Buena parte del Estatut, por la vía de la declaración directa de inconstitucionalidad, por la vía de la ausencia de eficacia jurídica de su Exposición de Motivos o Preámbulo, o bien por la indirecta de la interpretación obligada conforme a la Constitución, ha resultado afectado por el fallo del tribunal presidido por María Emilia Casas, y con él los Estatutos que, por mimetismo, han pretendido ponerse a la cola en la orgía del ¡Viva Cartagena! autonómico en que ha devenido la España de nuestro Zapatero pirómano. Su responsabilidad en lo ocurrido es total, y tendrá consecuencias importantes en el resultado de las elecciones catalanas y en las relaciones futuras entre PSOE y PSC, aunque quizá no sea esto lo más importante habida cuenta de lo que está en juego. La sentencia del TC, desconocida todavía en su fundamentación, puede convertirse en un semillero de futuros conflictos en virtud de la interpretación que la fuerza política dominante en cada territorio vaya a hacer de la misma. Y un anuncio de nuevos recursos ante el propio TC a resultas de tales disposiciones autonómicas, porque donde hay una interpretación caben nuevas interpretaciones.

Llegados a este punto, los españoles, catalanes incluidos, se hallan ante uno de esos cruces de caminos que marcan el destino de una nación para muchos años. Si el modelo de organización territorial no está cerrado; si, además, no se respetan las decisiones del órgano llamado a dirimir los conflictos, y si, encima, el mantenimiento de dicho modelo, imposible de financiar, nos conduce a la ruina, es hora de coger el toro por los cuernos y reconocer, 32 años después, que cometimos un error, que se equivocaron los padres de la Constitución, que el “café para todos” autonómico con el que se pretendió enmascarar el hecho diferencial catalán y vasco fue un dislate, y que ha llegado el momento de corregir el rumbo asumiendo la reforma de la Constitución del 78. Operación muy difícil, cierto, porque habrá que lidiar con la intransigencia de quienes, desde la extrema derecha hasta el independentismo más ramplón, solo están interesados en echar leña al fuego (lista en la que hay que incluir al propio ZP, que ya se ha ofrecido a José Montilla para dar esquinazo al TC), por no hablar de la dificultad de desmontar los aparatos de poder levantados en estos años por los distintos virreyes autonómicos.

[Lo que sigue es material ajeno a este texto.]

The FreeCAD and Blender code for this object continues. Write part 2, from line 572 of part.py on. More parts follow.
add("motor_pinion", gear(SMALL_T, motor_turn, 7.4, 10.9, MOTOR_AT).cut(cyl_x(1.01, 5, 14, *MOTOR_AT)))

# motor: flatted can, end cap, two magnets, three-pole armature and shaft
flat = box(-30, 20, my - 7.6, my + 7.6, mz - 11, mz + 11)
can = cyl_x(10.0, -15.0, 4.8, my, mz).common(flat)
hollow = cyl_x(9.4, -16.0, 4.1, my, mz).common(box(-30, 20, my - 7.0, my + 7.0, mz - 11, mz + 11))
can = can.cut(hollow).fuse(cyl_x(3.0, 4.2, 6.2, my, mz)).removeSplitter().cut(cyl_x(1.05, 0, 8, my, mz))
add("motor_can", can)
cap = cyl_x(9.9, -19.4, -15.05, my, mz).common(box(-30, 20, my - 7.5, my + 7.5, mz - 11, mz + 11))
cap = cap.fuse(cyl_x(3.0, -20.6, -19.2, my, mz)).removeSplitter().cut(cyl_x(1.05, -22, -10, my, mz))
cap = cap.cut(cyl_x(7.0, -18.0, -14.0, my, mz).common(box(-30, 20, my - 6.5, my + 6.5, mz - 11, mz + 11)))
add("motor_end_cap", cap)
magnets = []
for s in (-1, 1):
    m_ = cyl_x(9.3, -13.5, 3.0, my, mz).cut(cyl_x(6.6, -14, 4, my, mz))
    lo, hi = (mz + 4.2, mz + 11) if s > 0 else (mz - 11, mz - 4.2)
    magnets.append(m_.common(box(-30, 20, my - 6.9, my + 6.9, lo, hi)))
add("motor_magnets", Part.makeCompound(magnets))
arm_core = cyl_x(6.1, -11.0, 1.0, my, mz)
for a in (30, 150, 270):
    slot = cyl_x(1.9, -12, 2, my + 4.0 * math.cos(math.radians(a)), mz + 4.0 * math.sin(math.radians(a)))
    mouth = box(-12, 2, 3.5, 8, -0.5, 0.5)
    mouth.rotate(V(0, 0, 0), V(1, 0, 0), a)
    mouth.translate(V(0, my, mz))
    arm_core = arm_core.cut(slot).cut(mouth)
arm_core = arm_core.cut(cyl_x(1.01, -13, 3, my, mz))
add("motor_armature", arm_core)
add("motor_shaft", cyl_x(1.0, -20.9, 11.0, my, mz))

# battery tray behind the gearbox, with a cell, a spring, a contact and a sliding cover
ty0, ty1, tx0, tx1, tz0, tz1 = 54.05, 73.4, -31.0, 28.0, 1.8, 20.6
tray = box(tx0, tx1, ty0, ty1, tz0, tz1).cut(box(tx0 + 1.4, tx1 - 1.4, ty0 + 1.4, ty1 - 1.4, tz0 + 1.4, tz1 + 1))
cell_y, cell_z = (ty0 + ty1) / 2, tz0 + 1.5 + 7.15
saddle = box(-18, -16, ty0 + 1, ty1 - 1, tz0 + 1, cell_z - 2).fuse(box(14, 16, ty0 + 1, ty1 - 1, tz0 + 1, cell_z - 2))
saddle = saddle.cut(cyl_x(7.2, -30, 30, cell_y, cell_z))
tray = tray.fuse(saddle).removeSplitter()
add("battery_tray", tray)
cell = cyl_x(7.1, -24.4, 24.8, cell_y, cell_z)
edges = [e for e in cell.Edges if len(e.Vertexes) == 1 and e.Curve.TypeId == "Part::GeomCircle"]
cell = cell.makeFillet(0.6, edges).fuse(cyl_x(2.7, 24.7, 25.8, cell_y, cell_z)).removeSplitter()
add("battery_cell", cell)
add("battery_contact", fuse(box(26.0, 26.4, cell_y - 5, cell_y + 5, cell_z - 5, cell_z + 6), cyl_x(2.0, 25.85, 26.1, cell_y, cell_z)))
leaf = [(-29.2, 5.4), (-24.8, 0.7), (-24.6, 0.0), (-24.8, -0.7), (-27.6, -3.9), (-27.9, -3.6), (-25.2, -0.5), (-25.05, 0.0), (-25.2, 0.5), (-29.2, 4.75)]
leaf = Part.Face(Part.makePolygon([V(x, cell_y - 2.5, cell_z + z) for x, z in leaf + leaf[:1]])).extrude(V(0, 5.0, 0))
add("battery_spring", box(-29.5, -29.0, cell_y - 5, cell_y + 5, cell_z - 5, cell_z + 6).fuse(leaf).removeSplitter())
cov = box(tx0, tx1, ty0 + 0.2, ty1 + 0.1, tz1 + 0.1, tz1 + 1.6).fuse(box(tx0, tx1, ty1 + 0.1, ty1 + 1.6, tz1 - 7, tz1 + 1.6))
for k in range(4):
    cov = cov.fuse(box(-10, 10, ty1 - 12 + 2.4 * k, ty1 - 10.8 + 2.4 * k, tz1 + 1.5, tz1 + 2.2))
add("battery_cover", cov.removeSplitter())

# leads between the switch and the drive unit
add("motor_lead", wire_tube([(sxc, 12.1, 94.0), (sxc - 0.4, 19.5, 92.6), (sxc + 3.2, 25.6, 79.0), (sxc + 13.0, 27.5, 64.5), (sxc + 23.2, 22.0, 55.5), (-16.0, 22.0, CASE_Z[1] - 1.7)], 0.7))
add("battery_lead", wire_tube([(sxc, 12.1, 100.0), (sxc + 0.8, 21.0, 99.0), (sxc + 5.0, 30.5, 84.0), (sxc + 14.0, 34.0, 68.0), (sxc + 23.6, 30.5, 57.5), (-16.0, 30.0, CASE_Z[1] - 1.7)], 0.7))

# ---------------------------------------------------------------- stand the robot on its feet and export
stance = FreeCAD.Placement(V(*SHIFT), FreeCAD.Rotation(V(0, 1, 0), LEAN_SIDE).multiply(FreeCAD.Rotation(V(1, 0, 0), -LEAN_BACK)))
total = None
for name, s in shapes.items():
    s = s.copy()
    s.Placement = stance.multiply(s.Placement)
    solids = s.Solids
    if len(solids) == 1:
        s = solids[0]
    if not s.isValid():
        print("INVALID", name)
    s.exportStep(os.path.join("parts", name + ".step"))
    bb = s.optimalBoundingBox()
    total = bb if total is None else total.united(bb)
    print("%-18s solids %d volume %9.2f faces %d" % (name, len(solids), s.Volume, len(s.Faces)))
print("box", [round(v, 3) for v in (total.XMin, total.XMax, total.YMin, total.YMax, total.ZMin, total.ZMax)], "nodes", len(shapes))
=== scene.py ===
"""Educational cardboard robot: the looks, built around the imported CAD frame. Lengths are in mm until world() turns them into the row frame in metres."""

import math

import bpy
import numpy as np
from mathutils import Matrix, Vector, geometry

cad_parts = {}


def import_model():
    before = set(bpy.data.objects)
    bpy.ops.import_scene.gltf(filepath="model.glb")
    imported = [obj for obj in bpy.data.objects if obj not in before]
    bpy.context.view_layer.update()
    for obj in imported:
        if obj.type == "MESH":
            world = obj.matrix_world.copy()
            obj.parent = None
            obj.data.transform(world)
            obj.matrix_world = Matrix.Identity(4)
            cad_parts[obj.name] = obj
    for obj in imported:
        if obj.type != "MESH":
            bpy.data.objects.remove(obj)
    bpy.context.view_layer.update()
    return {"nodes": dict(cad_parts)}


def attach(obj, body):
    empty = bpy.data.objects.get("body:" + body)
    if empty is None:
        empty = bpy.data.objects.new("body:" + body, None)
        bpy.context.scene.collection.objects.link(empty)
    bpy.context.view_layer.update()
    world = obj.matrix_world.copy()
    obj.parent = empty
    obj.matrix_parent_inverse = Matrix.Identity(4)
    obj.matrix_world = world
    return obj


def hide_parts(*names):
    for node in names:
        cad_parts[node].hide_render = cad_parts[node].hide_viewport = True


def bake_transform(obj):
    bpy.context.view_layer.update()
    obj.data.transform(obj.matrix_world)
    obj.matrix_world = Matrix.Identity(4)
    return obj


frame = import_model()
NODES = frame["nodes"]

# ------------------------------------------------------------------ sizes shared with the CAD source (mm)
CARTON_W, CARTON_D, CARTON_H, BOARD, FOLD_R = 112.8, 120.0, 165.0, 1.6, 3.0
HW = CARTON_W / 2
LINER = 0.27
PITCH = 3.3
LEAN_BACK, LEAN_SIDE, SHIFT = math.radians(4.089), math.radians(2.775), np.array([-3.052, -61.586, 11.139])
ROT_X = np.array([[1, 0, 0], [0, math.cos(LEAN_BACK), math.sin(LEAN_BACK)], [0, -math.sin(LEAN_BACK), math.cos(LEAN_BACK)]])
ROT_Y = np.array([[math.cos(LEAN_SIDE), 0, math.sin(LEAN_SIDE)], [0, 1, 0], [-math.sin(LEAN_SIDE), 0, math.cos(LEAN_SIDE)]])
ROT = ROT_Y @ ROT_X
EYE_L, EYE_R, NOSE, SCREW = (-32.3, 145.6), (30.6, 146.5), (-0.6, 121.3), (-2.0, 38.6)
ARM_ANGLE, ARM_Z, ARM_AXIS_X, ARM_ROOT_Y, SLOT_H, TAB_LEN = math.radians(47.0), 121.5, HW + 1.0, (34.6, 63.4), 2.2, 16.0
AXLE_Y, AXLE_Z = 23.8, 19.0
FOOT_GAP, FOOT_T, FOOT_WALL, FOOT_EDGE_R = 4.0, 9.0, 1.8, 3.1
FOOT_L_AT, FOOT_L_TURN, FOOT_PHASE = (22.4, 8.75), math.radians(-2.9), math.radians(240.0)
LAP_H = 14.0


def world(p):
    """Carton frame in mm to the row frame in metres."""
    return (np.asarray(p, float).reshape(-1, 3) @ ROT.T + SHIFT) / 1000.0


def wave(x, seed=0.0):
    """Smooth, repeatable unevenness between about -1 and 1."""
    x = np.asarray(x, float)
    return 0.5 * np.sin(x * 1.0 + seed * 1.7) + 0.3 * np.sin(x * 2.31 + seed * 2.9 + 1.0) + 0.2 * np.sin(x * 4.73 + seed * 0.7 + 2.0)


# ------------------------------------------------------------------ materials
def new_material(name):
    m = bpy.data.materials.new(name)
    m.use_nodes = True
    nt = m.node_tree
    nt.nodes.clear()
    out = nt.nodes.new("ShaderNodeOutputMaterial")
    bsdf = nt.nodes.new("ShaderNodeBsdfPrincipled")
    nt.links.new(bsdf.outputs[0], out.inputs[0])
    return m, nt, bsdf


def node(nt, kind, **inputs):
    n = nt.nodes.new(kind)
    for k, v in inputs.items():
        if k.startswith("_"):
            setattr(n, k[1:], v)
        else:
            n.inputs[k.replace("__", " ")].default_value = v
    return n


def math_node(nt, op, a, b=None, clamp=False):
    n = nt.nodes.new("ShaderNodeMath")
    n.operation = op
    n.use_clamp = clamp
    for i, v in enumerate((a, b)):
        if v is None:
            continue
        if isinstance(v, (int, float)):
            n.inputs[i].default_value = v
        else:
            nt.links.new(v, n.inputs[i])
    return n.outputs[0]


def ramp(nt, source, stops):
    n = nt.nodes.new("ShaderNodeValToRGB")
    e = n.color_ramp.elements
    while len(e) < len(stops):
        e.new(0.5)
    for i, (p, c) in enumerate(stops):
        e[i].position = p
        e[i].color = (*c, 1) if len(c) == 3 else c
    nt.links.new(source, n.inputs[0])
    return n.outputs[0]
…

Los esfuerzos que tantos catalanes sensatos (“si Madrid no puede vivir sin Cataluña, Cataluña tampoco puede vivir sin Madrid”) están realizando estos días para templar los ánimos, sofocados por la sentencia del TC y la llamada a la rebelión efectuada por Montilla en la tarde noche del pasado lunes, así como la intencionada sordina que el Partido Popular le está poniendo al entero episodio, son señales que apuntan al triunfo del sentido común y alimentan la esperanza. La próxima legislatura puede ser clave, porque parece difícil que esto pueda aguantar mucho más. Dijimos el pasado domingo que Mariano Rajoy podía ser la última oportunidad de regenerar el Sistema desde dentro del Sistema. Como es precisa una mayoría parlamentaria de 3/5 para abordar la reconversión del Estado autonómico, la tarea reclamará el esfuerzo común de PP y PSOE, bloque al que habría que tratar de incorporar al nacionalismo democrático catalán y vasco. Un gran pacto de esta clase, incluso con Gobierno de coalición o concentración, no solo permitiría anclar de forma estable el futuro de Cataluña y el País Vasco dentro de la España plural, sino que, además, posibilitaría la adopción de las reformas estructurales capaces de procurar libertad y bienestar a los españoles a lo largo del problemático siglo XXI. Un gran pacto dispuesto a primar la calidad de vida democrática de los ciudadanos, en lugar de las ensoñaciones de poder de la clase política. El reto es inmenso, cierto, pero la recompensa puede ser aún mayor. Y soñar no cuesta dinero.